The National Institutes of Health plans to recruit a new associate director to examine the potential for vast new troves of biomedical research data related to genomics, imaging, and electronic health records, the institute said Thursday.
NIH’s associate director for data science would be one of only a few high-ranking government officials tasked solely with managing how an agency handles data.
Government has been trying to capitalize on advances in so-called big data analysis for the past several years, including through a $200 million investment in data research. Several agencies also have implemented their own big data programs, such as a Medicare program that mines millions of claims documents to spot common fraud patterns and several intelligence and law enforcement programs aimed at spotting signals of terrorism and crime.
The Federal Communications Commission appointed a chief data officer in 2010 and named chief data officers at each of its divisions but the position hasn’t caught on widely in government. An October report from the industry group TechAmerica urged the government to appoint chief data officers at most agencies as well as a federal chief data officer to assess the use of big data governmentwide.

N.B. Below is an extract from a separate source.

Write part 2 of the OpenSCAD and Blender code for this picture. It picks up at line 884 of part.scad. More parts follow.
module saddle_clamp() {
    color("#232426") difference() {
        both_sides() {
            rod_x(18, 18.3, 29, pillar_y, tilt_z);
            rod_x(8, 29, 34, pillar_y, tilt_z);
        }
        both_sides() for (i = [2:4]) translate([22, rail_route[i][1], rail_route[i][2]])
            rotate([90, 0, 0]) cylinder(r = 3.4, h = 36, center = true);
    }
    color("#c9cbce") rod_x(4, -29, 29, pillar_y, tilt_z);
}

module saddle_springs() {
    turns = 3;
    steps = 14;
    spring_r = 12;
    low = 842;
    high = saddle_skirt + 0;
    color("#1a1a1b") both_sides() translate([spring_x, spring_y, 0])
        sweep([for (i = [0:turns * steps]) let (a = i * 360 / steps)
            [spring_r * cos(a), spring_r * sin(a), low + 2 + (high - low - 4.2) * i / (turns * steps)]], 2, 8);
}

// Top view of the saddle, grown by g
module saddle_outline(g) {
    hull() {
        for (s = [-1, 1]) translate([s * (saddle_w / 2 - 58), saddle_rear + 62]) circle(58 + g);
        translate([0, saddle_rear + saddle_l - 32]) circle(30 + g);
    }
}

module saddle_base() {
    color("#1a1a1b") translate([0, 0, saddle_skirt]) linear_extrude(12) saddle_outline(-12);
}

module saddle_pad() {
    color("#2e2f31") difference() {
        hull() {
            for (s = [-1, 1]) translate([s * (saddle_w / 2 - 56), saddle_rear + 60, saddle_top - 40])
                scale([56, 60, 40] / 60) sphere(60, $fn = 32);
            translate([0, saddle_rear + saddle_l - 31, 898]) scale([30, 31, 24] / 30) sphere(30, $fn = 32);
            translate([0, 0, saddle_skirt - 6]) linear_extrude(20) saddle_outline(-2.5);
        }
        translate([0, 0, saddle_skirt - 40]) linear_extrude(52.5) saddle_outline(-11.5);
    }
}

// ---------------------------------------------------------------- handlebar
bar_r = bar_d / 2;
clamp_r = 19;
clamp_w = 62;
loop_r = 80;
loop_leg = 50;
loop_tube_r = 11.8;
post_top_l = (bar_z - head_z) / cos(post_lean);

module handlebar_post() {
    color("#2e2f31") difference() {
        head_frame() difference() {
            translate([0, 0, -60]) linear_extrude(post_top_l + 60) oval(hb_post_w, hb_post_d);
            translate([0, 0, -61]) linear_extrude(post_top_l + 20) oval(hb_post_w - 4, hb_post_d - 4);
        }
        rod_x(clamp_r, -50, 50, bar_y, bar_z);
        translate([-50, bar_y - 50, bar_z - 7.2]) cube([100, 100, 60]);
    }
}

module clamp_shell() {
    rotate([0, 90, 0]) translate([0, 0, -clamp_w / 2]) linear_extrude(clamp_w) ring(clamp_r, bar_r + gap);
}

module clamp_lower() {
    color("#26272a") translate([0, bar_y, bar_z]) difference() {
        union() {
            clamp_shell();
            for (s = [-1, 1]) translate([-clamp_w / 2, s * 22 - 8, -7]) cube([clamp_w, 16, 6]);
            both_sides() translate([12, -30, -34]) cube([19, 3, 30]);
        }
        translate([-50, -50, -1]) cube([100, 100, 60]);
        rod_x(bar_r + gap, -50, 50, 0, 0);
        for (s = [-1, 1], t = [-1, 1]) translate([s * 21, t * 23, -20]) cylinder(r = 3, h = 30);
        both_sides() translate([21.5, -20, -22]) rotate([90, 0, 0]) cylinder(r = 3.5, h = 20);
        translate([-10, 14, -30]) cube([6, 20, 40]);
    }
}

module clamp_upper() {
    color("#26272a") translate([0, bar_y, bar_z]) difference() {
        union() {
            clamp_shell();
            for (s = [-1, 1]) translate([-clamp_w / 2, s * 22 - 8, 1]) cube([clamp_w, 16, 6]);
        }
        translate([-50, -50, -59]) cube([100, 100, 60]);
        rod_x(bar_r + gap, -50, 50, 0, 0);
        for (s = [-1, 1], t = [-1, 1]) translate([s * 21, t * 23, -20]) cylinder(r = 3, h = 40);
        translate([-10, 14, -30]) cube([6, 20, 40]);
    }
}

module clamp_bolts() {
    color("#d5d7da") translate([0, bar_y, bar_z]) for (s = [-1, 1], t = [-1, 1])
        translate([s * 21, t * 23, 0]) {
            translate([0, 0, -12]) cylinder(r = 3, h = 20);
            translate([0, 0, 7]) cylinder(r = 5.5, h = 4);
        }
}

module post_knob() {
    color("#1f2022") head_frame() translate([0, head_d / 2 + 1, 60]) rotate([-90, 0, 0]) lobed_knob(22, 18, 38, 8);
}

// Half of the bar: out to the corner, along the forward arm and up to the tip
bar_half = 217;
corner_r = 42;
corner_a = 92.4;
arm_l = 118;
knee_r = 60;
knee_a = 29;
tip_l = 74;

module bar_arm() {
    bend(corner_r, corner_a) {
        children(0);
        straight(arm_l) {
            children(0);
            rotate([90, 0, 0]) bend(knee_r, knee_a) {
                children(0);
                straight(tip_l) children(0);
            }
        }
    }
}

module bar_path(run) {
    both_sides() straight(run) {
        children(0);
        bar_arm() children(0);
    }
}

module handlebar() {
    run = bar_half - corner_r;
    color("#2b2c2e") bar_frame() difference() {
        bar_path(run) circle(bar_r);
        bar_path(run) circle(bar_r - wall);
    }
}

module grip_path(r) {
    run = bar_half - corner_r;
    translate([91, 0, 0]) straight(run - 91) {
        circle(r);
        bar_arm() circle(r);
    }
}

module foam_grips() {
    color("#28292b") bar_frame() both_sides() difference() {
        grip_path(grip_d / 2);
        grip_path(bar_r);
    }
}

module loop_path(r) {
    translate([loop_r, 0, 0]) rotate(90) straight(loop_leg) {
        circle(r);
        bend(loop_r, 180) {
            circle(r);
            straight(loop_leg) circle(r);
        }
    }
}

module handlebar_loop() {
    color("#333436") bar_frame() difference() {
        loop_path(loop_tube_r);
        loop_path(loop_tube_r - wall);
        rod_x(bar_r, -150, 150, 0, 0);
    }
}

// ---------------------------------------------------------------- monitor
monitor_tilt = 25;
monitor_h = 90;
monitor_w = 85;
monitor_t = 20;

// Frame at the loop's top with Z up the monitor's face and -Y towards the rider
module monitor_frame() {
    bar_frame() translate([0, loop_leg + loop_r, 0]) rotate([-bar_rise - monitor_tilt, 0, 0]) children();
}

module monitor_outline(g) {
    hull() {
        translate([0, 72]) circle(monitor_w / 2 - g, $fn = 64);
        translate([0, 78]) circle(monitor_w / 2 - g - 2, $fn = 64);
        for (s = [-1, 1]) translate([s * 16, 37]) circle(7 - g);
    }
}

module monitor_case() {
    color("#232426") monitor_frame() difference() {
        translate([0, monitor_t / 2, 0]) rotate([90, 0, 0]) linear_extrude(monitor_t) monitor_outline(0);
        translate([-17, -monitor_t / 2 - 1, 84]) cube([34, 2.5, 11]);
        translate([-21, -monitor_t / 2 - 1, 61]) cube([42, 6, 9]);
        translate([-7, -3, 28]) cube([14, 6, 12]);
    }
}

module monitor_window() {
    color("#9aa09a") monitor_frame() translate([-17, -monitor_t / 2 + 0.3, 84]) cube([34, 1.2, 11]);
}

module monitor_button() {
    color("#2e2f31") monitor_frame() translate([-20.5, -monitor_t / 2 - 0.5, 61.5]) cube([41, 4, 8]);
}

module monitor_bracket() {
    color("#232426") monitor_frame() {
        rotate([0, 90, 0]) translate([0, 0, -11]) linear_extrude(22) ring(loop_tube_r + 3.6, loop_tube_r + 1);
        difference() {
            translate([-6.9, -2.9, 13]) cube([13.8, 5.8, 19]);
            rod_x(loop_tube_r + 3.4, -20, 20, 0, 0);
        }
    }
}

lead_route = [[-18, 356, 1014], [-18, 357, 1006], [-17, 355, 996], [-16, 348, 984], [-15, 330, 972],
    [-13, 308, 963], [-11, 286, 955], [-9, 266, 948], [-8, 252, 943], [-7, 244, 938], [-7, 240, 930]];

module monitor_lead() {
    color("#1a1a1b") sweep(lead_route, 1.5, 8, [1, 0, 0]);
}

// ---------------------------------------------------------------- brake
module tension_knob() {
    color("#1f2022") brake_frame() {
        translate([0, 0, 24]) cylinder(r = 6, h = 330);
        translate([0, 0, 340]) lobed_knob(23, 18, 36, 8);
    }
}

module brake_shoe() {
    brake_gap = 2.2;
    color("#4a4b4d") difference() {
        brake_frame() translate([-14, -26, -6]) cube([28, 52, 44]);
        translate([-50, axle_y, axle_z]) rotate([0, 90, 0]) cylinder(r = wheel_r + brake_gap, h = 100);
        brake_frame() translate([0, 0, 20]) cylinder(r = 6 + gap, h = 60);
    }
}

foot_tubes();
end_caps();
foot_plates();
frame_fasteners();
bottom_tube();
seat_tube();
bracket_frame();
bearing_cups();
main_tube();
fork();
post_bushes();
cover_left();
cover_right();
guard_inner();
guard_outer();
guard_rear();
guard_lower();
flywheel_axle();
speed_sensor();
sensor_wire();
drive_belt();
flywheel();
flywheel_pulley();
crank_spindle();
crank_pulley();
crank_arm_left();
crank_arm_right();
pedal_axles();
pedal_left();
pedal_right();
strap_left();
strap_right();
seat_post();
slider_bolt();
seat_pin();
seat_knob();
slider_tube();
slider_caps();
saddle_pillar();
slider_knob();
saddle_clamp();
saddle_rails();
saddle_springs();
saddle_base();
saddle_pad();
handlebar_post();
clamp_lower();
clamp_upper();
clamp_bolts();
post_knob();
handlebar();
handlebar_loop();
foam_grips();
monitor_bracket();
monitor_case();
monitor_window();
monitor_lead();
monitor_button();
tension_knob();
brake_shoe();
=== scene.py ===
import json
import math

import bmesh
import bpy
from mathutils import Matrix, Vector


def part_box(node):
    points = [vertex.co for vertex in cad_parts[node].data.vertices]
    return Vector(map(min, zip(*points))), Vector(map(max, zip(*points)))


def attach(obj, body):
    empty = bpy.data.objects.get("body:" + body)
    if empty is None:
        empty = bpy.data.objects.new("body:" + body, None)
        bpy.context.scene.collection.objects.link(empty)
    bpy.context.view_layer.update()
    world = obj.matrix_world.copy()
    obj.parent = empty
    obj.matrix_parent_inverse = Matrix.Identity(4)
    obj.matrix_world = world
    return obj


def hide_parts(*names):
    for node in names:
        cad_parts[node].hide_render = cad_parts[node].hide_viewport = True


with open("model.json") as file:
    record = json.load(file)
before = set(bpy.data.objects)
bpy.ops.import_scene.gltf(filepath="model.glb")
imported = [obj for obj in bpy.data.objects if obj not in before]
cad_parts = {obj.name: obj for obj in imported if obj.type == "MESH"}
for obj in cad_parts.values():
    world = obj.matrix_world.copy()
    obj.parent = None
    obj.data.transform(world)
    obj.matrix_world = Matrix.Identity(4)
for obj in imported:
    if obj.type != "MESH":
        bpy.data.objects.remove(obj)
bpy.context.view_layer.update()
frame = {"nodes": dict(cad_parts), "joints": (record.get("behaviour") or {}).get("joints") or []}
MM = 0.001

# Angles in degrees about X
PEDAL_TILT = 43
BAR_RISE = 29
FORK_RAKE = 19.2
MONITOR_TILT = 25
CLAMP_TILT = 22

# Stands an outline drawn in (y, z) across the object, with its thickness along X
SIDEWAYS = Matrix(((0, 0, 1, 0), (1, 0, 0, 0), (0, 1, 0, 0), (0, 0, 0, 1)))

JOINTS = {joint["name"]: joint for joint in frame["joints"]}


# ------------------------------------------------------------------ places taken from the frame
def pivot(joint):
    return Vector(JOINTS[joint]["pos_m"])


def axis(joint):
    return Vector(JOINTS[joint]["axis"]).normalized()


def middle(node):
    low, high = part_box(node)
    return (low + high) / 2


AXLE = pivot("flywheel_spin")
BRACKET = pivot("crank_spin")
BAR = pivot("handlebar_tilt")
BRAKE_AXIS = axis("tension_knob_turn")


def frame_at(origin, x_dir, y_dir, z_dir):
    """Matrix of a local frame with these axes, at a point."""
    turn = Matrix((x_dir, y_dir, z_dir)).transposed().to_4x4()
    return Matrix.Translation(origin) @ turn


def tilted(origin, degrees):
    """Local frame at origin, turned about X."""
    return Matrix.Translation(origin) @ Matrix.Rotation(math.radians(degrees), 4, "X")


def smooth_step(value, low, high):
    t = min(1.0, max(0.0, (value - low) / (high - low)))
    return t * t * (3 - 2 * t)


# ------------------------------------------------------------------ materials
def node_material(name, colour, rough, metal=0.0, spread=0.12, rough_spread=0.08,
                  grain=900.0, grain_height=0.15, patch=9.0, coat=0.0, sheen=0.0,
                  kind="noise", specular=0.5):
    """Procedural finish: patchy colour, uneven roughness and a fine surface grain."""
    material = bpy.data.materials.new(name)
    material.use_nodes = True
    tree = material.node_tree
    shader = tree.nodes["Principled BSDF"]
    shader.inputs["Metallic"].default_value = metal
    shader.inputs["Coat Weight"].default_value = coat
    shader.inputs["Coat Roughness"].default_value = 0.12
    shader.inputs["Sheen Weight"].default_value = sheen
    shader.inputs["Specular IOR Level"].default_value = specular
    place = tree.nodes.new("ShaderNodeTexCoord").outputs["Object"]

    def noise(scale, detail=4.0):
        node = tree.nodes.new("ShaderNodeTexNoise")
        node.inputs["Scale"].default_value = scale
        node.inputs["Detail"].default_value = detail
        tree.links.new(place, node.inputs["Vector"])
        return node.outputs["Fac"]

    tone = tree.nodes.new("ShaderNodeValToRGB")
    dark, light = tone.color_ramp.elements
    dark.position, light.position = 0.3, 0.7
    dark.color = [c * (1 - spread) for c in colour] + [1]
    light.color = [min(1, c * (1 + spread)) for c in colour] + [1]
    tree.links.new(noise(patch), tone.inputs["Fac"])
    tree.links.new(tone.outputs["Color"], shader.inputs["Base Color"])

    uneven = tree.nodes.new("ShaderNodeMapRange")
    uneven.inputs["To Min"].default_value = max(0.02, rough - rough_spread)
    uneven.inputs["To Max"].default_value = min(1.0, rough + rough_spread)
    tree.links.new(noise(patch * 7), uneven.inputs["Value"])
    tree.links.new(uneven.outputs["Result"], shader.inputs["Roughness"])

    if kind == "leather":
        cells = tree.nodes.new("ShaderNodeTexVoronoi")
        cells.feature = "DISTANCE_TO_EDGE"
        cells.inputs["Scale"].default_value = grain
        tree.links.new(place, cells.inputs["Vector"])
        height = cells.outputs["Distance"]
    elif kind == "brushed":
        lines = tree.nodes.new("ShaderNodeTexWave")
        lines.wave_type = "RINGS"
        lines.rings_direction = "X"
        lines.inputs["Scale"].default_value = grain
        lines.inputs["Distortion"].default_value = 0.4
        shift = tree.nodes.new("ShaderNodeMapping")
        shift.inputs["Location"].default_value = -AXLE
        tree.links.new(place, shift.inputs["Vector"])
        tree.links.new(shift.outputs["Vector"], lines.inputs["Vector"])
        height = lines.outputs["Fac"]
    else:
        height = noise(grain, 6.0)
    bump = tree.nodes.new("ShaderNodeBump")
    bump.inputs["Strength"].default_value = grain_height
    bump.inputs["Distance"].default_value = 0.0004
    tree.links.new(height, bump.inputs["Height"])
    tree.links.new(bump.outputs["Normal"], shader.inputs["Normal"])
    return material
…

Big data refers generally to the mass of new information created by the Internet, by scientific tools such as the Large Hadron Collider and by digital sensors such as water quality meters. Big data analysis is the process of matching those troves of information with complex computer systems to gather intelligence and spot patterns.
“NIH aims to play a catalytic lead role in addressing these complex issues -- not only internally, but also with stakeholders in the research community, other government agencies, and private organizations involved in scientific data generation, management, and analysis,” NIH Director Francis Collins said in a statement.
Collins has asked National Human Genome Research Institute Director Eric Green to fill the associate director position on a temporary basis, the institute said.
As part of the government’s big data initiative, NIH plans to put a data set of the human genome project in Amazon's EC2 computer cloud with tools to make the information easily accessible to researchers. The 200 terabytes of data the project currently stores would fill about 16 million file cabinets or 30,000 DVDs, making it difficult to share, Collins said during a March event.